O frio no estômago. Náusea. Abismo. Fui eu quem pedi, quem propôs e argumentou por mais de três anos, mas tornar real é muito diferente. O arrepio que descia a espinha me colocava em estado de sobrevivência. Sentia tesão e repulsa. Extasiada e paralisada. Era o primeiro dia de um estar diferente no mundo e desagarrar-me da pele que usei por tanto tempo me deixava exposta. Carne viva. Viva, em carne.
Essa foi a sensação do primeiro dia não-monogâmica. Ao contrário do que se possa esperar, não me senti livre. A verdade é que consegui visualizar com maior nitidez as amarras que me prendiam e o quão imobilizantes eram. Tive vontade de sair correndo e pedir pra voltar atrás. Mas segui.

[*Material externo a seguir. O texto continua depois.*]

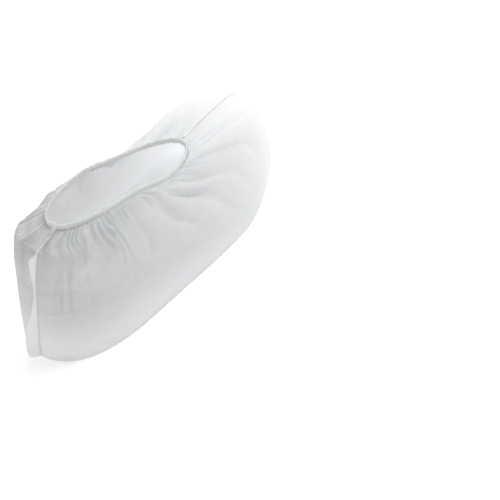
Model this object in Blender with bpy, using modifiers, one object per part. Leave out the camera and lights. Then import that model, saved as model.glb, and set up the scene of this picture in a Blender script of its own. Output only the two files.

Àquela altura, só a decisão já causava movimentos internos mais intensos do que eu poderia prever. Em mim existia o ímpeto de controlar meu parceiro com ferocidade. Um desejo profundo de mantê-lo à vista, criar regras rígidas e vigiar cada passo que desse. Mas como diz minha amiga Satta, “não pago terapia para isso”.
Nossos acordos eram apenas dois. O primeiro, evitar relações com pessoas do nosso círculo de amizades. O segundo, fazer exames periódicos. Só. Valia apaixonar-se, valia namorar, viver histórias e ser. Tudo que, na minha cabeça, tornava o amor aquele lugar com sentido. Mas, honestamente, doeu.
Aprendi, nessa experiência de abrir uma relação, que não se pode reescrever uma história que já foi vivida. Não se começa do zero. É preciso continuar de onde parou. É preciso, também, de muito acolhimento, conversa, autoconhecimento.
Eu estava intelectualmente prontíssima para a não-monogamia. Mas emocionalmente? Com certeza não. Mas fui assim mesmo e foi assustador. E bom. E intenso. Porque as coisas nunca são uma coisa só e é por isso que viver é bom.